C'est ce que soutient la Coalition pour un seul mégahôpital et la Société Saint-Jean-Baptiste de la Mauricie qui tenaient conjointement un point de presse hier, pour alerter la population.
Cette coalition qui assure avoir l'appui de plusieurs médecins et économistes en est au début d'une tournée provinciale de sensibilisation.
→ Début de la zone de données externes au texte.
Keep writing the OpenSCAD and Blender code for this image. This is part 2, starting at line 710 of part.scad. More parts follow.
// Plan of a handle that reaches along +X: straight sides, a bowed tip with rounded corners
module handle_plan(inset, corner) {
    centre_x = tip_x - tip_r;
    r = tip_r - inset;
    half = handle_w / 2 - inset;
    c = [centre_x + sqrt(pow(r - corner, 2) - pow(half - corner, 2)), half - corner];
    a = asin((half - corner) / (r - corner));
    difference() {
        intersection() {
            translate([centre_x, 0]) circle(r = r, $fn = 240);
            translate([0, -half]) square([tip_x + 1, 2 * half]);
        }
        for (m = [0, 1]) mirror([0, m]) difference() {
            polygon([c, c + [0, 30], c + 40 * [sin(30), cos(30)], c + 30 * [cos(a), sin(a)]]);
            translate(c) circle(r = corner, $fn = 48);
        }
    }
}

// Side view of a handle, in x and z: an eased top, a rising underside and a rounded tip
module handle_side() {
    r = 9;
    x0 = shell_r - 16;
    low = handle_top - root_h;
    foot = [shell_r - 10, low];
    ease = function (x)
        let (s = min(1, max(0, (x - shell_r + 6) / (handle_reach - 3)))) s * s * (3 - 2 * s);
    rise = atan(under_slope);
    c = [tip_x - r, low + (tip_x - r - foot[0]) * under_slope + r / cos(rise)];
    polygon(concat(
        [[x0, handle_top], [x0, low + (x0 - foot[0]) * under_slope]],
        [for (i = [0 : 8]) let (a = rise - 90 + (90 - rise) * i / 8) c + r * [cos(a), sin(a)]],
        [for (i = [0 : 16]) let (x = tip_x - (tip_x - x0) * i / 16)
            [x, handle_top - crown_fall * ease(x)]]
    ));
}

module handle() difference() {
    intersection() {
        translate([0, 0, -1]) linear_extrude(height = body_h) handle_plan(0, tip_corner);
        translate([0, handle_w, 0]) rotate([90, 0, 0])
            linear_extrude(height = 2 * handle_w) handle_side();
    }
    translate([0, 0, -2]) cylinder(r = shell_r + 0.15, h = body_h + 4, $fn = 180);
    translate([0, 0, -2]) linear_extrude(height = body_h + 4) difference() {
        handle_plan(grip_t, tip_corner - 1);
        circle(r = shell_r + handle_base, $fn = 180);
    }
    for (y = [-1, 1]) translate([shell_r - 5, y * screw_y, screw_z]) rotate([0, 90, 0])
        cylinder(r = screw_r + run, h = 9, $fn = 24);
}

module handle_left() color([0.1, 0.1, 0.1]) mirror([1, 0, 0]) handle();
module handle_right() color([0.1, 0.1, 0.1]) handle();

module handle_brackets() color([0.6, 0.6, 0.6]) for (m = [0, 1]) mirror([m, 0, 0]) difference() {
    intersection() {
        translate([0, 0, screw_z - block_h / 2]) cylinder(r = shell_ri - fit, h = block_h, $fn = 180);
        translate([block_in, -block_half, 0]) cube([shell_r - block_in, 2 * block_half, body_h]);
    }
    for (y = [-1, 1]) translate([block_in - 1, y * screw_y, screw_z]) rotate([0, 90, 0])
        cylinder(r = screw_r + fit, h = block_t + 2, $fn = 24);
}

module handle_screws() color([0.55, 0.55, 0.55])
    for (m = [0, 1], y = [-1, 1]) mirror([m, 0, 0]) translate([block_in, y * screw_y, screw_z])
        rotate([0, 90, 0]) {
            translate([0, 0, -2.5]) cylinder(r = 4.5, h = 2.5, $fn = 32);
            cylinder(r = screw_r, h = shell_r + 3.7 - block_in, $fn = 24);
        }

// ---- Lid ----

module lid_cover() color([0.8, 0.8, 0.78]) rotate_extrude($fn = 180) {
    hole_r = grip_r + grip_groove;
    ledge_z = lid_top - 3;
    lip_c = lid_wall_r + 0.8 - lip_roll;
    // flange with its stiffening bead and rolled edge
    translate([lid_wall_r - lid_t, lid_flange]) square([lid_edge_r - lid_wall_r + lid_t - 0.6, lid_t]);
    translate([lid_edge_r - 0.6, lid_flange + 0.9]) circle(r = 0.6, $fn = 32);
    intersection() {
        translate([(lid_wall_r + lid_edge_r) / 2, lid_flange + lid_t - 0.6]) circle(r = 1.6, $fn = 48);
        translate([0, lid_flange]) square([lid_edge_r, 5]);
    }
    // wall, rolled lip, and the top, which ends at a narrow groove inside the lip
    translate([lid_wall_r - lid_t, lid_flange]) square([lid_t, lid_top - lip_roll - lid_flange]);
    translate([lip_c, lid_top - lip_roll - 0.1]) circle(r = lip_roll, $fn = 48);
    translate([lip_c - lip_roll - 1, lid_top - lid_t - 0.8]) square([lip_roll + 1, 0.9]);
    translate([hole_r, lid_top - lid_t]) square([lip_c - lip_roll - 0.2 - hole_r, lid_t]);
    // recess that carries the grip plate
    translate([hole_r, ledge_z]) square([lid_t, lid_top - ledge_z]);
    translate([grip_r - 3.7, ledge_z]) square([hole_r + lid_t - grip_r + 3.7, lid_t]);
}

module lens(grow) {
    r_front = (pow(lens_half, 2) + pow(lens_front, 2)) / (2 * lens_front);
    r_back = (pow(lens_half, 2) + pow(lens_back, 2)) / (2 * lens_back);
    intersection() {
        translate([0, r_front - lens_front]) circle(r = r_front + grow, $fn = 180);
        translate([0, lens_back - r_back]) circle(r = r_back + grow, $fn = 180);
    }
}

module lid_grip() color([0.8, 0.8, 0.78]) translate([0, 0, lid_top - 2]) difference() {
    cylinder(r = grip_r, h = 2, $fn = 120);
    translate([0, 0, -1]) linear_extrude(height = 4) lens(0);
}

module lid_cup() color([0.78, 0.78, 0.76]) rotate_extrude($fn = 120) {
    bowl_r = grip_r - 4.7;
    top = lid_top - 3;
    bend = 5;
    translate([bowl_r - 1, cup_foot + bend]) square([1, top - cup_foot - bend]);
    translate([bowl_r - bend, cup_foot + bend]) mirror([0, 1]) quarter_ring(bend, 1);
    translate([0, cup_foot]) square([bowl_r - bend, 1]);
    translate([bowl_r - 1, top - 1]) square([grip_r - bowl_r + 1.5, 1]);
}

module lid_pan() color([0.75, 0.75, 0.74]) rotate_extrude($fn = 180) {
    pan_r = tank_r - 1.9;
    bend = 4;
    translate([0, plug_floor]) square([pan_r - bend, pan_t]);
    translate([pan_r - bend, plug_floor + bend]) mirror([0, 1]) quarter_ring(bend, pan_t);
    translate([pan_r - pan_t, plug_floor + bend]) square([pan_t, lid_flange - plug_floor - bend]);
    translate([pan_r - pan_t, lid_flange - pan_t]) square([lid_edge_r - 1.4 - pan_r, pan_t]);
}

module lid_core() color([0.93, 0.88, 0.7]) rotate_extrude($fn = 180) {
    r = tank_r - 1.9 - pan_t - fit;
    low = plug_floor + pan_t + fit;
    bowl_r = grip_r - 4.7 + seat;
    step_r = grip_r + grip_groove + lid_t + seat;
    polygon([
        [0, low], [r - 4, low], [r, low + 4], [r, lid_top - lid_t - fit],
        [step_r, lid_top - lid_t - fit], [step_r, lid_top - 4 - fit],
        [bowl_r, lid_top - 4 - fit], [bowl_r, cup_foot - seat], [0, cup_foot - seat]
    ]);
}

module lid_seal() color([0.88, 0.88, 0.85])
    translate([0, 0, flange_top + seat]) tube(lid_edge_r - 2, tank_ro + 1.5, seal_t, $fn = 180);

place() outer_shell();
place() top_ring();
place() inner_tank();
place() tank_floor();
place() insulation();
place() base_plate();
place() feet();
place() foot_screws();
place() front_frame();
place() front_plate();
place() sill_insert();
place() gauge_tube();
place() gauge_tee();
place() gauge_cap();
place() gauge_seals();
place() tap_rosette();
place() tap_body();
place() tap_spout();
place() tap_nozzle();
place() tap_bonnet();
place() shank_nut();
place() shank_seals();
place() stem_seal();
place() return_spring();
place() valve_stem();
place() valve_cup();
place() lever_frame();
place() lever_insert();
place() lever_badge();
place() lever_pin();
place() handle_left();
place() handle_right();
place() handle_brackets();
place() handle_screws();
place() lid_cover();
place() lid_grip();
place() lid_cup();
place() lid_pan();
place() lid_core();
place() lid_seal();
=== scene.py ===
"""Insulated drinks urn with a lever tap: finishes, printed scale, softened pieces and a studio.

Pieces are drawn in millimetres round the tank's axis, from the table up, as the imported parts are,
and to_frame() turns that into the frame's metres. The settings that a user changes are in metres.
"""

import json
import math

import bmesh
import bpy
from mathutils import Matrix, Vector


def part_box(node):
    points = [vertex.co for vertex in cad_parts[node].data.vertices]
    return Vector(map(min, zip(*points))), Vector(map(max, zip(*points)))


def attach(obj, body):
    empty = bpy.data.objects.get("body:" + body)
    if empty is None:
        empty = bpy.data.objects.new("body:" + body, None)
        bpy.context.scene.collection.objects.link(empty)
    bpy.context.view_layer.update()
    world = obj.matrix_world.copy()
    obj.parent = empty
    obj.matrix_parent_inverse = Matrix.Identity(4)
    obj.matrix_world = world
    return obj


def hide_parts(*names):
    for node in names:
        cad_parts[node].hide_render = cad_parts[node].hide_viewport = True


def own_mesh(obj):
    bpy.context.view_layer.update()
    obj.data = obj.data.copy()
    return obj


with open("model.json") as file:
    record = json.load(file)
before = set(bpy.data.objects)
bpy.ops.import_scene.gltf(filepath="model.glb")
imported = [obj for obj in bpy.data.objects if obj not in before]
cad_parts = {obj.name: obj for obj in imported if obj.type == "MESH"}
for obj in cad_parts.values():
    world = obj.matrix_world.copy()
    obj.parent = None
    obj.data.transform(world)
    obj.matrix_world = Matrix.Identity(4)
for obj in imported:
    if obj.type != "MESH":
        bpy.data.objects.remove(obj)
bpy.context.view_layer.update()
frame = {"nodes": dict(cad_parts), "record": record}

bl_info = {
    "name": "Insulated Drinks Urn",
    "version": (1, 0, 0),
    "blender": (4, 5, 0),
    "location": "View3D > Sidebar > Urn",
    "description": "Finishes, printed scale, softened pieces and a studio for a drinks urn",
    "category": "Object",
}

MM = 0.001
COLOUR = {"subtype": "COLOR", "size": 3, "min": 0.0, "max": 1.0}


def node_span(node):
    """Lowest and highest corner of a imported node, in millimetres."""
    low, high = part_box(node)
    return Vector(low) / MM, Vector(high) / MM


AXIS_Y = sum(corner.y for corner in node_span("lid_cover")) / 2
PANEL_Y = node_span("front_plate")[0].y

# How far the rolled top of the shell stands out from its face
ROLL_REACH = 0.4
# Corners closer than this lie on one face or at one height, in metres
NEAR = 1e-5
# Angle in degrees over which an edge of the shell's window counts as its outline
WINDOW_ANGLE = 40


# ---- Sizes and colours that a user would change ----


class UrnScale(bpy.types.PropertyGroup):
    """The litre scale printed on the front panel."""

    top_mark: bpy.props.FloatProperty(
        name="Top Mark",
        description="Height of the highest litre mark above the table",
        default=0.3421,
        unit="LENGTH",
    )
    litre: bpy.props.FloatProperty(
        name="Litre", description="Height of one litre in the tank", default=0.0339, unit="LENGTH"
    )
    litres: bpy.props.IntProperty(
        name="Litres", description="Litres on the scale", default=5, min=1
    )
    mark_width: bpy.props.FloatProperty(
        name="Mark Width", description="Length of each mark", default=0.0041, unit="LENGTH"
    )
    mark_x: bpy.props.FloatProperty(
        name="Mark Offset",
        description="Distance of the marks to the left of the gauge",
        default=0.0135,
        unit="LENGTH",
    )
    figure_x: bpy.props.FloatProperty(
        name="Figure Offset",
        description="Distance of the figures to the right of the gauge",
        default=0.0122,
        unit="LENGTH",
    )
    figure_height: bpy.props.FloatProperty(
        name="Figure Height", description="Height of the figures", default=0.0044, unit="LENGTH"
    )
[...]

Selon Pierre-André Julien, économiste de l'UQTR, bâtir simultanément le McGill University Health Centre (MUHG) et le Centre hospitalier de l'Université de Montréal (CHUM) fera exploser les coûts de construction actuellement estimés à 3,6milliards $. En plus de prédire les inévitables dépassements de coûts, leur construction simultanée pourrait facilement faire grimper les coûts jusqu'à 7 milliards $ prévient l'économiste.
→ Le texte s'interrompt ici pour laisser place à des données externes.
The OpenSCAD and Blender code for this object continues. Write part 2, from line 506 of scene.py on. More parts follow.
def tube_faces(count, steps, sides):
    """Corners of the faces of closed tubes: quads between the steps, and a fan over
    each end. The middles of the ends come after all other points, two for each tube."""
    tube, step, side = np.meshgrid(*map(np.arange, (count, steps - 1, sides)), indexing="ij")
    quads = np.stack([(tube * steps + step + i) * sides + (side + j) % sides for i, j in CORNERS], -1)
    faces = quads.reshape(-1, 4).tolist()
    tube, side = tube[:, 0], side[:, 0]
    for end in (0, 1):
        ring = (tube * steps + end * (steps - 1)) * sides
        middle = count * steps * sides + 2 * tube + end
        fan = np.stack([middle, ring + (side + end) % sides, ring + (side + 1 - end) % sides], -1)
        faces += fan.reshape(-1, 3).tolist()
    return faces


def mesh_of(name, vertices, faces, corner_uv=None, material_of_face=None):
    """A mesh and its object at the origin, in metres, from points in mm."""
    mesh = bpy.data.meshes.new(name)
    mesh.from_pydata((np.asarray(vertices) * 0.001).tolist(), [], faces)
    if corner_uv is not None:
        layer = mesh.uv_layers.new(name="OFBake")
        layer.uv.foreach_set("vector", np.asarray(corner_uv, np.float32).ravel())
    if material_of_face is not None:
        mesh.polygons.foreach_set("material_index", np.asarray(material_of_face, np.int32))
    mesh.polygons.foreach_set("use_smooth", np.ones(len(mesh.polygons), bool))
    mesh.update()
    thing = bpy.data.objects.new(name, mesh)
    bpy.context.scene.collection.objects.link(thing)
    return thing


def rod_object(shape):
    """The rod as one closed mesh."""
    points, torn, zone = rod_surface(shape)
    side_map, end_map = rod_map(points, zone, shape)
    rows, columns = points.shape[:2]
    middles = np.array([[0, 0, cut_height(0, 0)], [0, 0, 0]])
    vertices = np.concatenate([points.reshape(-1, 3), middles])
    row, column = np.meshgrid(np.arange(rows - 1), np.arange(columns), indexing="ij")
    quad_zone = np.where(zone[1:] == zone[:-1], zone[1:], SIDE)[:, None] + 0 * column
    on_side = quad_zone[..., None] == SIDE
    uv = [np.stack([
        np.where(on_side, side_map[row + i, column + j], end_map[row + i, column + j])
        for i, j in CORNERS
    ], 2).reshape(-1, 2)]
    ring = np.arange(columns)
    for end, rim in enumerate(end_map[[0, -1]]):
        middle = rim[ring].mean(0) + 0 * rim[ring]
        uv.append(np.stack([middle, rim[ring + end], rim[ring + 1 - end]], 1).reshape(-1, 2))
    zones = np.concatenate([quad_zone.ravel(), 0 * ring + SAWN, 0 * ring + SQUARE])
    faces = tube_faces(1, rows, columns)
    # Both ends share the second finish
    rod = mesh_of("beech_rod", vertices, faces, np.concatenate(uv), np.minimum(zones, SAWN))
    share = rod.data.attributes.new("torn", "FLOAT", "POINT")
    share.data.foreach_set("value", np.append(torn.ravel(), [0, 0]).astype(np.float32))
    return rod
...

«Situé dans un rayon d'à peine 10 kilomètres à Montréal chacun de ces mégacentres hospitaliers représente l'équivalent d'un stade olympique en investissements publics. Cela aura un impact majeur sur les ressources allouées et les emplois reliés au domaine de la santé en région», a déclaré M. Julien.
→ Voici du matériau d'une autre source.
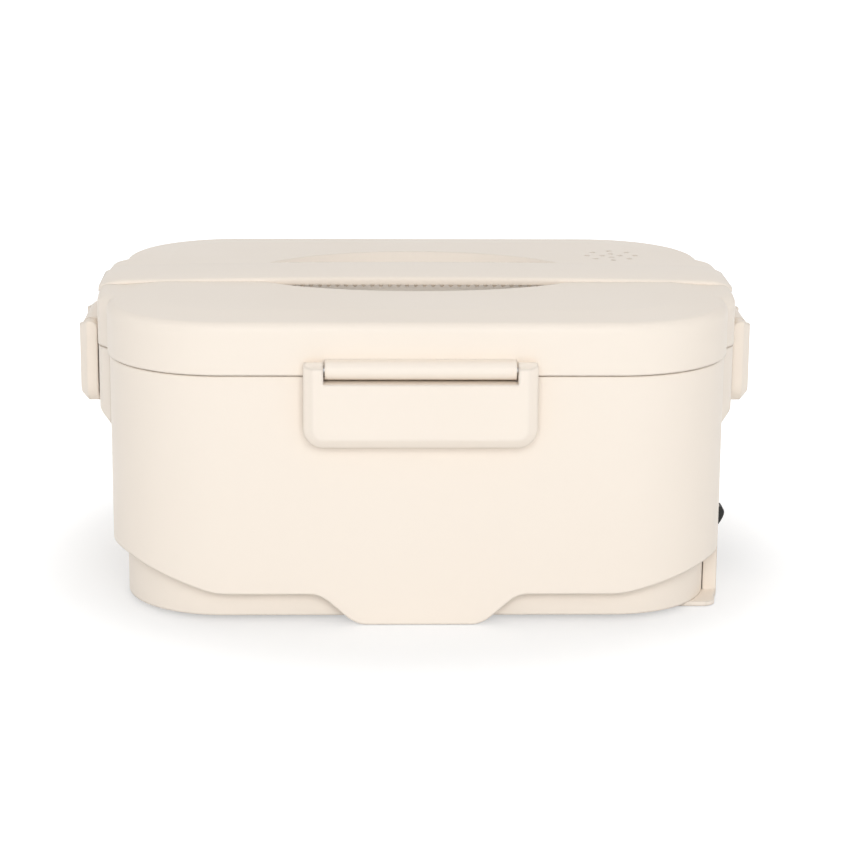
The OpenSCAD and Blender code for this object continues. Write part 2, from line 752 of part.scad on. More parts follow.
module element_clamps() color(steel)
  for (sx = [-1, 1]) difference() {
    across_x(sx * clamp_x - clamp_half_w, sx * clamp_x + clamp_half_w) {
      in = ptc_y + ptc_w / 2 + clamp_fit;
      translate([-in - clamp_t, ptc_z - clamp_t]) square([2 * (in + clamp_t), clamp_t]);
      for (s = [-1, 1]) {
        translate([s * (in + clamp_t / 2) - clamp_t / 2, ptc_z - clamp_t]) square([clamp_t, ptc_t + clamp_t]);
        translate([s > 0 ? in : -clamp_y - clamp_foot_l, plate_z - clamp_t])
          square([clamp_y + clamp_foot_l - in, clamp_t]);
      }
    }
    for (sy = [-1, 1]) translate([sx * clamp_x, sy * clamp_y, plate_z - clamp_t - over])
      cylinder(r = clamp_screw_r + run_gap, h = clamp_t + 2 * over);
  }

module clamp_screws() color(steel)
  for (sx = [-1, 1], sy = [-1, 1]) translate([sx * clamp_x, sy * clamp_y, plate_z - clamp_t])
    screw(clamp_screw_r, clamp_screw_l, clamp_head_r, clamp_head_h);

module thermostat() color(black) {
  translate([sensor_x, sensor_y, plate_z - thermostat_h]) cylinder(r = thermostat_r, h = thermostat_h);
  for (s = [-1, 1]) translate([sensor_x + s * thermostat_r / 2, sensor_y, plate_z - thermostat_h - lug_l])
    translate([-lug_w / 2, -clip_t / 2, 0]) cube([lug_w, clip_t, lug_l + eps]);
}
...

Ce dernier n'a pas manqué de rappeler que le dernier budget libéral ne contenait pour ainsi dire aucune augmentation pour le secteur de la santé, ce qui lui fait dire qu'on n'est pas près de voir un nouveau chantier en région.
Pour sa part, Mario Beaulieu, président de la Société Saint-Jean-Baptiste de Montréal, qui se défend de politiser le dossier, a fait remarquer que toutes les régions du Québec devront contribuer à défrayer les milliards de dollars en taxes et impour deux mégahôpitaux à Montréal. Or, ces derniers seront financés à part égale, l'un pour 80 % de francophones et l'autre pour les 10 % d'anglophones.
«Autant sous l'angle économique, médical que linguistique, il serait plus rentable et plus rassembleur de construire un seul mégahôpital bilingue à Montréal où la langue de travail serait le français. Il pourrait desservir à la fois l'Université de Montréal et l'Université McGill.»
Lorsqu'on lui demande si la chose est réaliste, c'est M. Julien qui répond que la Suisse y arrive.
Par ailleurs, M. Beaulieu ajoute qu'il existe déjà amplement d'hôpitaux sur l'île de Montréal pour desservir la population anglophone, soit une douzaine.
«Or, pour avoir le statut d'anglophone, un hôpital doit desservir une majorité d'anglophones, ce qui n'est plus du tout le cas en ce moment et ce le sera encore moins avec le mégahôpital McGill. L'impact de ce projet à Montréal, c'est l'anglicisation de la langue de travail, dénonce-t-il. Déjà, l'hôpital McGill constitue le 4e plus important employeur montréalais avec plus de 11 500 travailleurs, et comme ils ont le statut d'anglophone, ils ne sont pas tenus d'engager des gens qui parlent le français. Or, 20 % des gens qui fréquentent des hôpitaux anglophones sont confrontés à du personnel qui ne parle pas français.»
Enfin, Yves Saint-Pierre, président de la SSJB de la Mauricie, a dit déplorer une telle concentration de services spécialisés et de la formation des médecins à Montréal alors que les besoins sont criants dans toutes les régions du Québec.
«Cela ne peut qu'accentuer la pénurie de médecins en région, car c'est la décentralisation de la formation qui favorise le recrutement de médecins qualifiés en région. De plus, 52 % des diplômés de McGill quittent le Québec.»
Quand on demande aux membres de la coalition si le débat ne risque pas de tourner à l'affrontement francophone-anglophone, ils répondent que c'est pourquoi ils insistent aussi beaucoup sur le danger que représentent ces deux hôpitaux pour l'équilibre des services en région. Ils se disent toutefois aussi très conscients que certains commentateurs seront tentés de simplifier la discussion et d'en faire une question purement linguistique.
De leur propre aveu, les membres de la coalition n'ont pas encore réussi à convaincre les politiciens du bien-fondé leur position. C'est que le CHUM et son futur site représentent un véritable panier de crabes, alors imaginez ce que ce serait d'introduire un élément linguistique!